EX-10 8 csgs-ex10_275.htm EX-10.27S EX-10.275

EXHIBIT 10.27S

THIS DOCUMENT CONTAINS INFORMATION WHICH HAS BEEN EXCLUDED FROM THE EXHIBIT BECAUSE IT IS BOTH (I) NOT MATERIAL AND (II) WOULD BE COMPETITIVELY HARMFUL IF PUBLICLY DISCLOSED. SUCH EXCLUDED INFORMATION IS IDENTIFIED BY BRACKETS AND MARKED WITH (***).

 

 

EIGHTEENTH AMENDMENT

TO THE

CSG MASTER SUBSCRIBER MANAGEMENT SYSTEM AGREEMENT

BETWEEN

csg SYSTEMS, INC.

AND

COMCAST CABLE COMMUNICATIONS MANAGEMENT, LLC

 

This EIGHTEENTH AMENDMENT (this “Eighteenth Amendment”) is made by and between CSG Systems, Inc. (“CSG”) and Comcast Cable Communications Management, LLC (“Customer”). The effective date of this amendment is the date last signed below (the “Eighteenth Amendment Effective Date”). CSG and Customer entered into a certain CSG Master Subscriber Management System Agreement (CSG document no. 4131273) with an effective date of January 1, 2020 (the “Agreement”) and now desire to further amend the Agreement in accordance with the terms and conditions set forth in this Eighteenth Amendment. If the terms and conditions set forth in this Eighteenth Amendment conflict with the Agreement, the terms and conditions of this Eighteenth Amendment shall control. Any terms in initial capital letters or all capital letters used as a defined term but not defined in this Eighteenth Amendment shall have the meaning set forth in the Agreement. Upon execution of this Eighteenth Amendment by the Parties, any subsequent reference to the Agreement between the Parties shall mean the Agreement as amended by this Eighteenth Amendment. Except as amended by this Eighteenth Amendment, the terms and conditions set forth in the Agreement shall continue in full force and effect.

 

WHEREAS, Customer and CSG, as successor in interest via merger to CSG Interactive Messaging, Inc. formerly known as Prairie Systems, Inc. (“CSG-IM” formerly “Prairie”), are parties to that certain Master Services Agreement dated [******** *], 2005 (CSG document no. [*******]), as amended by an Amendment to the Services Agreement effective [****** *], 2008 (CSG document no. [*******]) and by an Amendment to the Services Agreement effective [**** *], 2009 (CSG document no. [*******]) (collectively, the “CSG Interactive Messaging Services Agreement”); and

 

WHEREAS, CSG is currently providing interactive messaging services to Customer pursuant to the terms and conditions of the CSG [*********** ********* ********] Agreement; and

WHEREAS, Customer and CSG have entered into that certain Seventeenth Amendment to the Agreement (CSG document no. [*****]), which amends the Agreement to add CSG’s [*********** ********* ********] to the scope of Services provided by CSG to Customer under the Agreement; and

WHEREAS, CSG and Customer desire to transfer certain active Statements of Work and related Campaign Orders and Change Requests, as identified and described in Schedule R attached to this Eighteenth Amendment (collectively, the “[****** **] Statements of Work”) from the terms and conditions of the CSG [*********** ********* ********] Agreement to the terms and conditions of the Agreement; and

WHEREAS, CSG and Customer desire for all [*********** *********] services provided by CSG to Customer to be governed by the terms and conditions of the Agreement and, accordingly, to thereby terminate the CSG [*********** ********* ********] Agreement and any Statements of Work executed thereunder except for the [****** **] Statements of Work set forth in Schedule R (collectively, the “[******** ** ********** ** ****]”).

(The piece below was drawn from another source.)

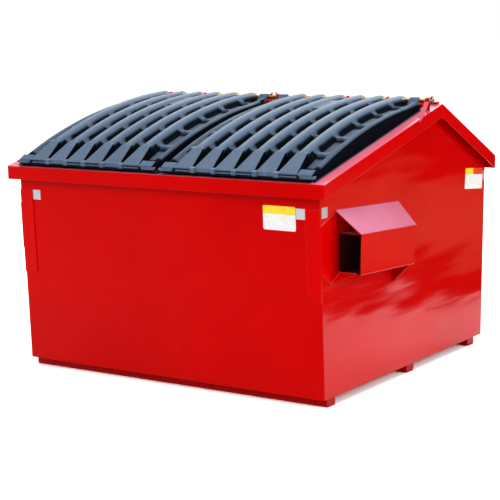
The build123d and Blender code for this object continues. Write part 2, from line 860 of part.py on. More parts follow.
front_tape = front_sticker(half_width - guard_front_width - tape_inset, tape_front_drop, tape_width,
                           tape_height, tape_corner)
both_sides(front_tape, "front_tape")
side_tape_low = guard_side_high + tape_side_rise
front_side_tape = side_sticker(front_top + tape_side_place, side_tape_low, tape_width, tape_height,
                               tape_corner)
both_sides(front_side_tape, "front_side_tape")
rear_side_tape = side_sticker(rear_top - rear_tape_place, rear_height - rear_tape_drop, rear_tape_width,
                              tape_height, tape_corner)
both_sides(rear_side_tape, "rear_side_tape")
front_label = front_sticker(half_width - front_label_inset, front_label_drop, front_label_width,
                            front_label_height, label_corner)
save(front_label, "front_label")
side_label = side_sticker(side_label_place, rear_height - side_label_drop, side_label_width,
                          side_label_height, label_corner, side_label_turn)
save(side_label, "side_label")
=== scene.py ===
import math
import bpy
import bmesh
import numpy as np
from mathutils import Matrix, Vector


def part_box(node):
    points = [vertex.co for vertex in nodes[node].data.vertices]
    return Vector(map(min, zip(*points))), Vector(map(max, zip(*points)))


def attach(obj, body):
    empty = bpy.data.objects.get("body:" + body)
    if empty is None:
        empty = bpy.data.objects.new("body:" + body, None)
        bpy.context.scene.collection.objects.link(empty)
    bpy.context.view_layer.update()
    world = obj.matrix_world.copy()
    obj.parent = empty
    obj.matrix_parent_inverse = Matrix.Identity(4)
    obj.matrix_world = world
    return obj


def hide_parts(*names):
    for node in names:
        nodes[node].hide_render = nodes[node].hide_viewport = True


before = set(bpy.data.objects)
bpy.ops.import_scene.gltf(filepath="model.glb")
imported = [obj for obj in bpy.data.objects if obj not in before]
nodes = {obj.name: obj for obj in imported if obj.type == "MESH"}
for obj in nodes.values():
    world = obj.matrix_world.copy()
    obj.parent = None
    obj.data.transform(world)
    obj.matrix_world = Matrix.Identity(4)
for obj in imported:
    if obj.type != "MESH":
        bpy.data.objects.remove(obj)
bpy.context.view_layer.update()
bpy.ops.object.select_all(action="DESELECT")
scene = bpy.context.scene
MM = 0.001

# The camera, as fitted to the photograph
CAMERA_PLACE = (4.48815, -6.70352, 1.88654)
CAMERA_TURN = (1.378903, 0.016723, 0.589347)
SENSOR_WIDTH, FOCAL_LENGTH = 36.0, 108.852
SHIFT_X, SHIFT_Y = -0.01219, 0.09132
FAR_CLIP = 200.0

camera_data = bpy.data.cameras.new("camera")
camera = bpy.data.objects.new("camera", camera_data)
scene.collection.objects.link(camera)
camera.location = CAMERA_PLACE
camera.rotation_euler = CAMERA_TURN
camera_data.sensor_width = SENSOR_WIDTH
camera_data.lens = FOCAL_LENGTH
camera_data.shift_x = SHIFT_X
camera_data.shift_y = SHIFT_Y
camera_data.clip_end = FAR_CLIP
scene.camera = camera

# The roofline that the lids follow, in metres
FRONT_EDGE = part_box("front_sill")[0].y
FRONT_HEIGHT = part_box("front_sill")[1].z
PEAK_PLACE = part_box("right_front_gable_rail")[1].y
PEAK_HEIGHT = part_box("right_front_gable_rail")[1].z
SLOPE = math.atan2(PEAK_HEIGHT - FRONT_HEIGHT, PEAK_PLACE - FRONT_EDGE)
HALF_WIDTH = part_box("right_wall")[1].x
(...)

NOW, THEREFORE, in consideration of the mutual covenants and agreements contained herein and for other good and valuable consideration, the receipt and sufficiency of which is hereby acknowledged, CSG and Customer agree to the following as of the Eighteenth Amendment Effective Date (defined below):

 

 


 

Transfer of [****** **] Statements of Work. This Eighteenth Amendment sets forth the mutual understanding between the Parties with regard to the transfer of the [****** **] Statements of Work from the terms and conditions of the CSG [*********** ********* ********] Agreement to the terms and conditions of the Agreement. Accordingly, Customer hereby requests and instructs CSG to transfer the [****** ** Statements of Work from the CSG *********** ********* ********] Agreement to the Agreement effective as of the [****** ** **** ******** ****] (as hereinafter defined). The "[****** ** **** ******** ****" shall mean (i) the ***** day of the *****] calendar month following the Eighteenth Amendment Effective Date, if the Eighteenth Amendment Effective Date falls within the [***** ******* (**) calendar days of a *****, or (ii) the ***** day of the ******] calendar month following the Eighteenth Amendment Effective Date, if the Eighteenth Amendment Effective Date does not fall within the [***** ******* (**]) calendar days of a month.

 

1.
CSG hereby agrees (i) to accept the transfer of the [****** **] Statements of Work to the terms and conditions of the Agreement as of the [****** ** **** ******** ****, and (ii) to provide CSG’s *********** ********* ********] to Customer in accordance with the terms and conditions of the Agreement and the [****** ** ********** ** ****], as of the [****** ** **** ******** ****]. Within [***** (**) days after the ****** ** **** ******** *****] Customer shall pay any and all outstanding amounts invoiced by CSG, except for any amounts disputed by Customer in good faith, that are due and owing under the [*** *********** ********* ********] Agreement. The rates set forth in the Agreement for CSG’s [*********** ********* ******** shall take effect with respect to the ****** ** Statements of Work as of the ****** ** **** ******** ****].

 

2.
Termination of the CSG Interactive Messaging Services Agreement. CSG and Customer hereby agree to terminate the [*** *********** ********* ********] Agreement and all [******** **] Statements of Work effective as of the [****** ** **** ******** ****], subject to those terms and conditions identified in Section 19.6 of the CSG [*********** ********* ********] Agreement intended to survive termination. For avoidance of doubt, the [****** ** ********** ** ****] shall not be terminated as of [****** ** **** ******** ****] but shall continue in effect and shall be governed by and be subject to the terms and conditions of the Agreement as of the [****** ** **** ******** ****].

 

3.
The Agreement is hereby amended to delete and replace in its entirety Section 12.21, entitled “Schedules and Attachments,” as follows:

 

12.21 Schedules and Attachments. The following Schedules and Exhibits are attached and incorporated herein, and each reference herein to the “Agreement” shall be construed to include the following:

 

Schedule A – [***********]

Schedule B and associated Exhibits – [******* ******** *********** *** *******]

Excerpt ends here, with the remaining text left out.